Short exercise
From the listing below, pick out each line with the word "piece".

(Rows from a dataset)
<<<<

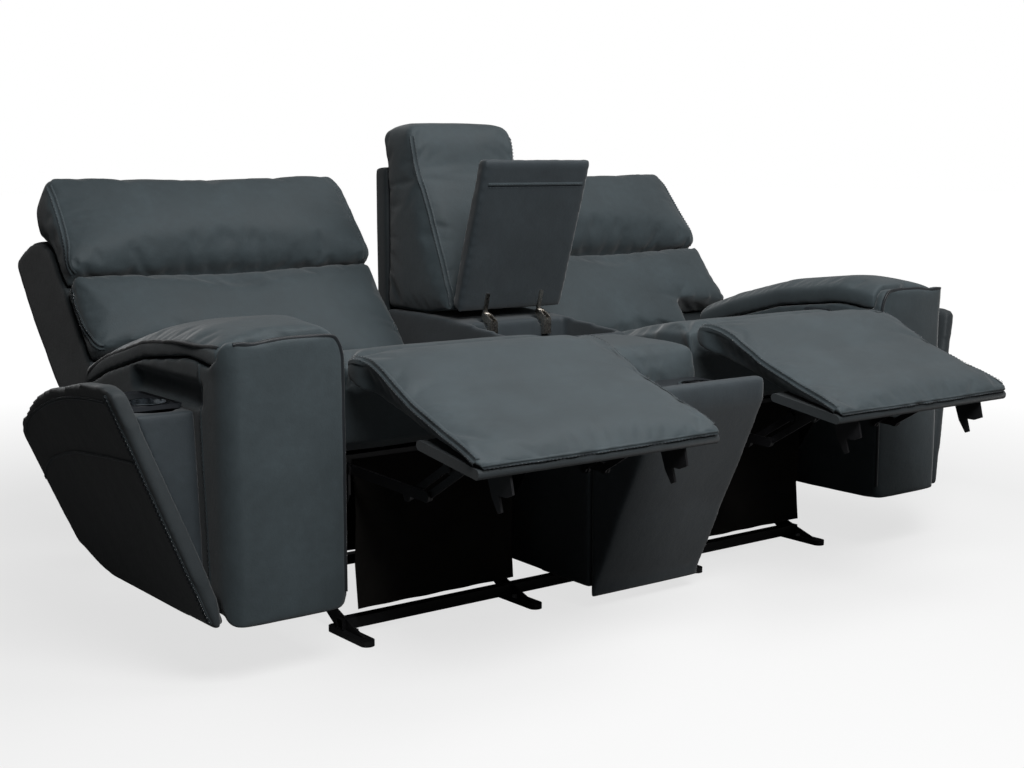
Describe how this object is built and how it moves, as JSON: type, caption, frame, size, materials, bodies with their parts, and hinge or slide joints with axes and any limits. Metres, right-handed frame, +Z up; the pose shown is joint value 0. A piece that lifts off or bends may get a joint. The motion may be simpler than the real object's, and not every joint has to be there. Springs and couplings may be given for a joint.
{
  "type": "gliding loveseat",
  "caption": "Power reclining gliding loveseat in dark leather with a storage console between the seats, flared arms with cup pods and chaise footrests on link mechanisms.",
  "frame": {"origin": "on the floor, under the centre of the overall box in the pictured pose", "axes": "+X along the seat row to the viewer's right, -Y the way the sofa faces, +Z up"},
  "size_m": [2.3602, 1.5784, 1.0401],
  "materials": {
    "black_paint": "satin",
    "zinc_steel": "satin",
    "nickel": "polished",
    "cup_chrome": "polished",
    "spring_steel": "satin",
    "tube_steel": "satin",
    "motor_plastic": "matte",
    "tray_plastic": "satin",
    "button_plastic": "gloss",
    "plate_metal": "satin",
    "dust_cloth": "matte",
    "leather": "satin",
    "leather_shell": "satin",
    "leather_case": "satin"
  },
  "bodies": {
    "base": {"base_side_plates": "black_paint", "base_cross_tubes": "black_paint", "base_bolts": "zinc_steel"},
    "front_links": {"front_swing_links": "black_paint"},
    "rear_links": {"rear_swing_links": "black_paint"},
    "carriage": {"mechanism_side_plates": "black_paint", "carriage_rails": "tube_steel", "dust_curtains": "dust_cloth", "console_box": "leather_case", "console_prow": "leather_case", "console_tray": "tray_plastic", "console_front_pad": "leather", "console_back_shell": "leather_case", "console_back_cushion": "leather", "lid_hinge_bodies": "nickel", "seat_springs": "spring_steel", "arm_pod_trays": "tray_plastic", "arm_cup_holders": "cup_chrome", "switch_plates": "plate_metal", "console_cup_holders": "cup_chrome", "right_seat_frame": "tube_steel", "right_seat_cushion": "leather", "right_arm_body": "leather_case", "right_arm_pad": "leather", "right_arm_pod": "leather_case", "right_outer_shell": "leather_shell", "right_drive_motors": "motor_plastic", "left_seat_frame": "tube_steel", "left_seat_cushion": "leather", "left_arm_body": "leather_case", "left_arm_pad": "leather", "left_arm_pod": "leather_case", "left_outer_shell": "leather_shell", "left_drive_motors": "motor_plastic"},
    "lid": {"console_lid": "leather", "lid_hinge_arms": "nickel"},
    "right_back": {"right_back_frame": "tube_steel", "right_back_shell": "leather_case", "right_back_cushion": "leather"},
    "right_head": {"right_headrest": "leather"},
    "right_drive": {"right_footrest_drive_links": "black_paint"},
    "right_front": {"right_footrest_front_links": "black_paint"},
    "right_control": {"right_footrest_control_links": "black_paint"},
    "right_board": {"right_footrest_board": "leather_case", "right_chaise_pad": "leather"},
    "right_button": {"right_switch_button": "button_plastic"},
    "left_back": {"left_back_frame": "tube_steel", "left_back_shell": "leather_case", "left_back_cushion": "leather"},
    "left_head": {"left_headrest": "leather"},
    "left_drive": {"left_footrest_drive_links": "black_paint"},
    "left_front": {"left_footrest_front_links": "black_paint"},
    "left_control": {"left_footrest_control_links": "black_paint"},
    "left_board": {"left_footrest_board": "leather_case", "left_chaise_pad": "leather"},
    "left_button": {"left_switch_button": "button_plastic"}
  },
  "joints": [
    {"name": "glide", "type": "hinge", "parent": "base", "child": "rear_links", "pos_m": [0, 0.122, 0.19], "axis": [1, 0, 0], "range_deg": [-28, 28]},
    {"name": "carriage_level", "type": "hinge", "parent": "rear_links", "child": "carriage", "pos_m": [0, 0.122, 0.085], "axis": [1, 0, 0], "range_deg": [-28, 28]},
    {"name": "front_link_swing", "type": "hinge", "parent": "base", "child": "front_links", "pos_m": [0, -0.118, 0.19], "axis": [1, 0, 0], "range_deg": [-28, 28]},
    {"name": "console_lid_hinge", "type": "hinge", "parent": "carriage", "child": "lid", "pos_m": [0, 0.086, 0.59], "axis": [1, 0, 0], "range_deg": [0, 77]},
    {"name": "right_recline", "type": "hinge", "parent": "carriage", "child": "right_back", "pos_m": [0.45, 0.23, 0.4], "axis": [1, 0, 0], "range_deg": [0, 27]},
    {"name": "right_headrest_tilt", "type": "hinge", "parent": "right_back", "child": "right_head", "pos_m": [0.45, 0.4767, 0.6625], "axis": [1, 0, 0], "range_deg": [0, 25]},
    {"name": "right_footrest", "type": "hinge", "parent": "carriage", "child": "right_drive", "pos_m": [0.45, -0.26, 0.35], "axis": [1, 0, 0], "range_deg": [0, 76]},
    {"name": "right_footrest_front", "type": "hinge", "parent": "right_drive", "child": "right_front", "pos_m": [0.45, -0.52872, 0.34135], "axis": [1, 0, 0], "range_deg": [-135, 2]},
    {"name": "right_footrest_control", "type": "hinge", "parent": "right_drive", "child": "right_control", "pos_m": [0.45, -0.46732, 0.33295], "axis": [1, 0, 0], "range_deg": [-135, 2]},
    {"name": "right_footrest_board_tilt", "type": "hinge", "parent": "right_front", "child": "right_board", "pos_m": [0.45, -0.649, 0.413], "axis": [1, 0, 0], "range_deg": [-2, 135]},
    {"name": "right_switch_press", "type": "slide", "parent": "carriage", "child": "right_button", "axis": [1, 0, 0], "range_m": [0, 0.002], "stiffness_N_per_m": 400},
    {"name": "left_recline", "type": "hinge", "parent": "carriage", "child": "left_back", "pos_m": [-0.45, 0.23, 0.4], "axis": [1, 0, 0], "range_deg": [0, 27]},
    {"name": "left_headrest_tilt", "type": "hinge", "parent": "left_back", "child": "left_head", "pos_m": [-0.45, 0.4767, 0.6625], "axis": [1, 0, 0], "range_deg": [0, 25]},
    {"name": "left_footrest", "type": "hinge", "parent": "carriage", "child": "left_drive", "pos_m": [-0.45, -0.26, 0.35], "axis": [1, 0, 0], "range_deg": [0, 76]},
    {"name": "left_footrest_front", "type": "hinge", "parent": "left_drive", "child": "left_front", "pos_m": [-0.45, -0.52872, 0.34135], "axis": [1, 0, 0], "range_deg": [-135, 2]},
    {"name": "left_footrest_control", "type": "hinge", "parent": "left_drive", "child": "left_control", "pos_m": [-0.45, -0.46732, 0.33295], "axis": [1, 0, 0], "range_deg": [-135, 2]},
    {"name": "left_footrest_board_tilt", "type": "hinge", "parent": "left_front", "child": "left_board", "pos_m": [-0.45, -0.649, 0.413], "axis": [1, 0, 0], "range_deg": [-2, 135]},
    {"name": "left_switch_press", "type": "slide", "parent": "carriage", "child": "left_button", "axis": [-1, 0, 0], "range_m": [0, 0.002], "stiffness_N_per_m": 400}
  ],
  "couplings": [
    {"joint": "carriage_level", "follows": "glide", "ratio": -1},
    {"joint": "front_link_swing", "follows": "glide", "ratio": 1},
    {"joint": "right_footrest_front", "follows": "right_footrest", "ratio": -1.7559},
    {"joint": "right_footrest_control", "follows": "right_footrest", "ratio": -1.7559},
    {"joint": "right_footrest_board_tilt", "follows": "right_footrest", "ratio": 1.7559},
    {"joint": "left_footrest_front", "follows": "left_footrest", "ratio": -1.7559},
    {"joint": "left_footrest_control", "follows": "left_footrest", "ratio": -1.7559},
    {"joint": "left_footrest_board_tilt", "follows": "left_footrest", "ratio": 1.7559}
  ]
}
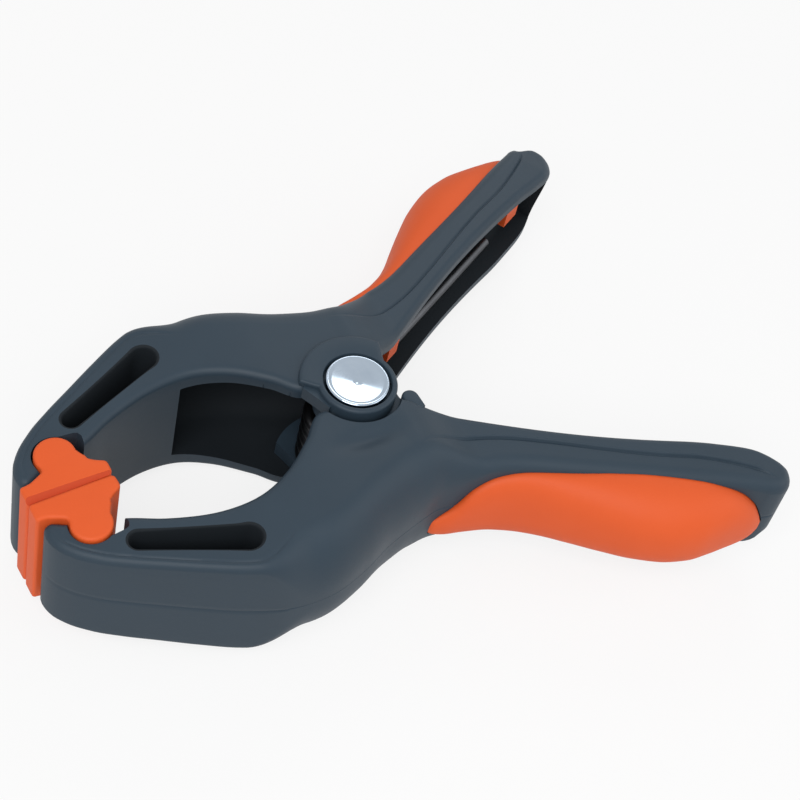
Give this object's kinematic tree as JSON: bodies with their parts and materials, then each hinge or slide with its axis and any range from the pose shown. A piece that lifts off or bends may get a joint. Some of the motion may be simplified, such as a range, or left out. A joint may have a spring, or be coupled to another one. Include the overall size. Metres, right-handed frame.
{
  "type": "spring clamp",
  "caption": "Hand spring clamp with channel-section arms, soft grips, swivelling jaw pads and a torsion spring on a riveted pivot.",
  "frame": {"origin": "on the pivot's axis, midway between the two outer ears", "axes": "+Z along the pivot's axis, up through the rivet's head; -X towards the jaws' tips, +X towards the handles; +Y on the rear arm's side. The closed clamp lies on its side."},
  "size_m": [0.1502, 0.1102, 0.0356],
  "materials": {
    "nylon": "satin",
    "grip_rubber": "matte",
    "pad_rubber": "matte",
    "polished_steel": "polished",
    "spring_steel": "drawn wire"
  },
  "bodies": {
    "front_arm": {"front_arm": "nylon", "front_grip": "grip_rubber", "pivot_pin": "polished_steel", "pivot_cap": "polished_steel", "torsion_spring": "spring_steel"},
    "rear_arm": {"rear_arm": "nylon", "rear_grip": "grip_rubber"},
    "front_pad": {"front_jaw_pad": "pad_rubber"},
    "rear_pad": {"rear_jaw_pad": "pad_rubber"}
  },
  "joints": [
    {"name": "jaw_opening", "type": "hinge", "parent": "front_arm", "child": "rear_arm", "pos_m": [0, 0, 0], "axis": [0, 0, -1], "range_deg": [0, 48], "stiffness_Nm_per_rad": 2.2, "springref_deg": -20.05, "deforming": ["torsion_spring"]},
    {"name": "rear_pad_swivel", "type": "hinge", "parent": "rear_arm", "child": "rear_pad", "pos_m": [-0.0616, 0.0082, 0], "axis": [0, 0, 1], "range_deg": [0, 24]},
    {"name": "front_pad_swivel", "type": "hinge", "parent": "front_arm", "child": "front_pad", "pos_m": [-0.0616, -0.0082, 0], "axis": [0, 0, -1], "range_deg": [0, 24]}
  ],
  "couplings": [
    {"joint": "rear_pad_swivel", "follows": "jaw_opening", "ratio": 0.5},
    {"joint": "front_pad_swivel", "follows": "jaw_opening", "ratio": 0.5}
  ]
}
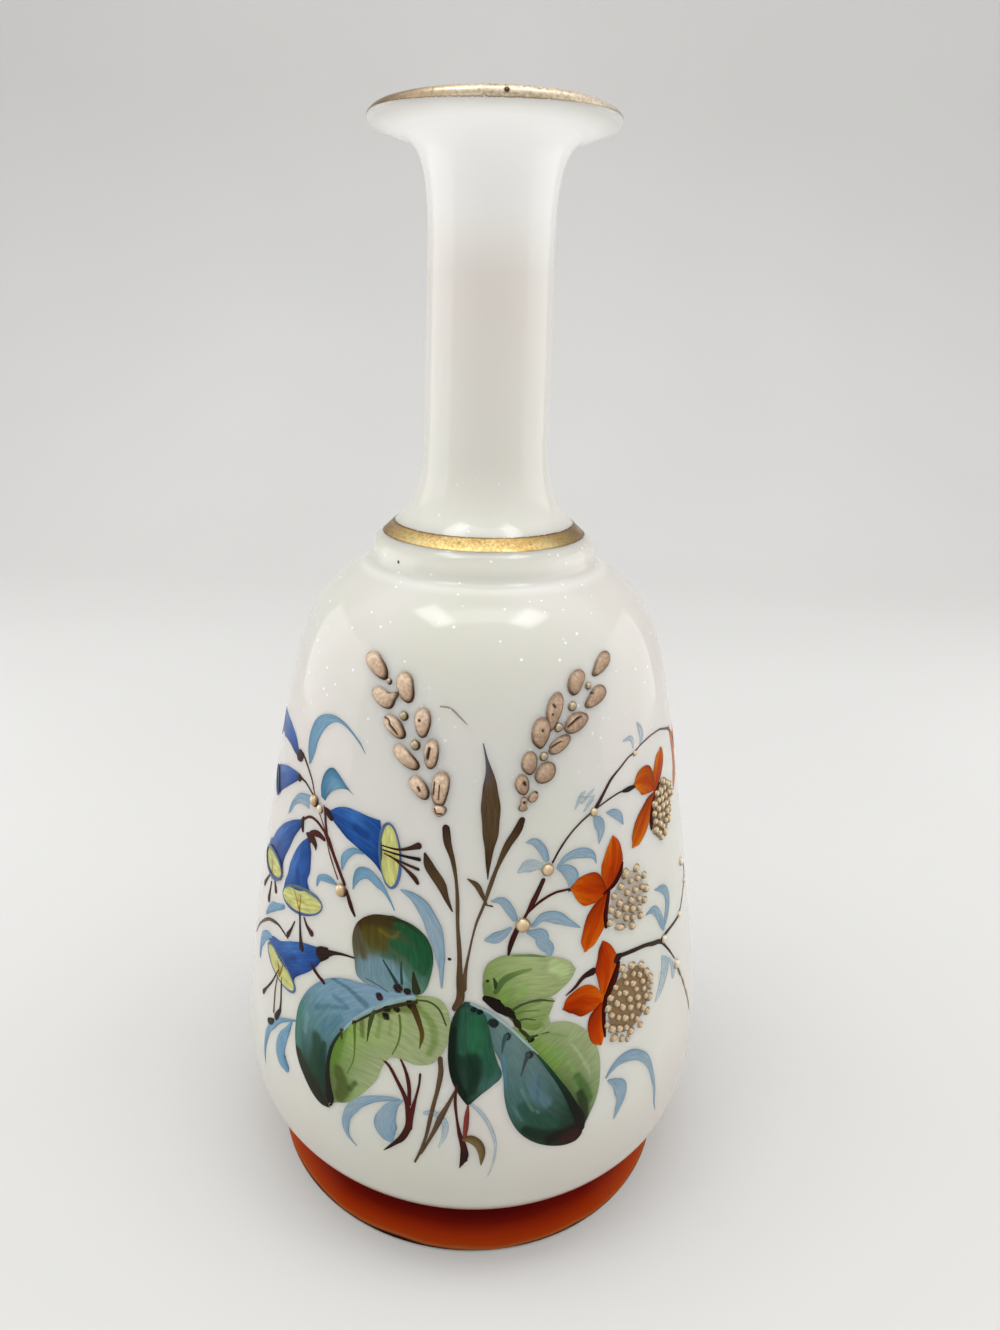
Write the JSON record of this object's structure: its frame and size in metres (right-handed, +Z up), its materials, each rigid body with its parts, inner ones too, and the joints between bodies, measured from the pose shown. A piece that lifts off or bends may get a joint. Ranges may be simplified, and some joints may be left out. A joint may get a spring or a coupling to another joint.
{
  "type": "opaque glass vase",
  "caption": "Blown opal glass bottle vase with a spread foot, stepped collar, long neck, flat flared lip and a raised enamelled flower spray.",
  "frame": {"origin": "centre of the ground foot ring on the table, on the vase's own axis", "axes": "+Z up along the vase's axis from foot to lip, -Y towards the painted front, +X to the right of someone who looks at the front"},
  "size_m": [0.1242, 0.1242, 0.2571],
  "materials": {
    "opal_glass": "gloss, opaque milky white",
    "red_enamel": "gloss, fired red enamel, darker at its top edge",
    "gilding": "satin fired gold, worn at its edges",
    "wheat_enamel": "satin raised enamel, tan with brown outlines",
    "gilt_bead": "satin, raised enamel dots with gilding on top",
    "orange_enamel": "gloss, translucent orange-red enamel",
    "blue_enamel": "gloss, cobalt blue enamel",
    "green_enamel": "gloss, leaf green enamel with blue-grey passages",
    "dark_green_enamel": "gloss, dark blue-green enamel"
  },
  "bodies": {
    "root": {"glass_body": "opal_glass", "foot_enamel_band": "red_enamel", "collar_gilding": "gilding", "rim_gilding": "gilding", "wheat_grain_left_1": "wheat_enamel", "wheat_grain_left_2": "wheat_enamel", "wheat_grain_left_3": "wheat_enamel", "wheat_grain_left_4": "wheat_enamel", "wheat_grain_left_5": "wheat_enamel", "wheat_grain_left_6": "wheat_enamel", "wheat_grain_left_7": "wheat_enamel", "wheat_grain_left_8": "wheat_enamel", "wheat_grain_left_9": "wheat_enamel", "wheat_grain_left_10": "wheat_enamel", "wheat_grain_right_1": "wheat_enamel", "wheat_grain_right_2": "wheat_enamel", "wheat_grain_right_3": "wheat_enamel", "wheat_grain_right_4": "wheat_enamel", "wheat_grain_right_5": "wheat_enamel", "wheat_grain_right_6": "wheat_enamel", "wheat_grain_right_7": "wheat_enamel", "wheat_grain_right_8": "wheat_enamel", "wheat_grain_right_9": "wheat_enamel", "wheat_grain_right_10": "wheat_enamel", "wheat_grain_right_11": "wheat_enamel", "wheat_grain_right_12": "wheat_enamel", "gilt_bead_ear_1": "gilt_bead", "gilt_bead_ear_2": "gilt_bead", "gilt_bead_ear_3": "gilt_bead", "gilt_bead_ear_4": "gilt_bead", "gilt_bead_ear_5": "gilt_bead", "gilt_bead_ear_6": "gilt_bead", "gilt_bead_ear_7": "gilt_bead", "gilt_bead_stem_1": "gilt_bead", "gilt_bead_stem_2": "gilt_bead", "gilt_bead_stem_3": "gilt_bead", "gilt_bead_stem_4": "gilt_bead", "gilt_bead_stem_5": "gilt_bead", "gilt_bead_stem_6": "gilt_bead", "seed_head_upper": "gilt_bead", "seed_head_middle": "gilt_bead", "seed_head_lower": "gilt_bead", "flower_upper": "orange_enamel", "flower_middle": "orange_enamel", "flower_lower": "orange_enamel", "bellflower_1": "blue_enamel", "bellflower_2": "blue_enamel", "bellflower_3": "blue_enamel", "bellflower_4": "blue_enamel", "bellflower_5": "blue_enamel", "bellflower_6": "blue_enamel", "left_leaf_round": "dark_green_enamel", "left_leaf_broad": "green_enamel", "right_leaf_dark": "dark_green_enamel", "right_leaf_upper": "green_enamel", "right_leaf_broad": "green_enamel"}
  },
  "joints": []
}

>>>>

Answer to this exercise
Describe how this object is built and how it moves, as JSON: type, caption, frame, size, materials, bodies with their parts, and hinge or slide joints with axes and any limits. Metres, right-handed frame, +Z up; the pose shown is joint value 0. A piece that lifts off or bends may get a joint. The motion may be simpler than the real object's, and not every joint has to be there. Springs and couplings may be given for a joint.
Give this object's kinematic tree as JSON: bodies with their parts and materials, then each hinge or slide with its axis and any range from the pose shown. A piece that lifts off or bends may get a joint. Some of the motion may be simplified, such as a range, or left out. A joint may have a spring, or be coupled to another one. Include the overall size. Metres, right-handed frame.
Write the JSON record of this object's structure: its frame and size in metres (right-handed, +Z up), its materials, each rigid body with its parts, inner ones too, and the joints between bodies, measured from the pose shown. A piece that lifts off or bends may get a joint. Ranges may be simplified, and some joints may be left out. A joint may get a spring or a coupling to another joint.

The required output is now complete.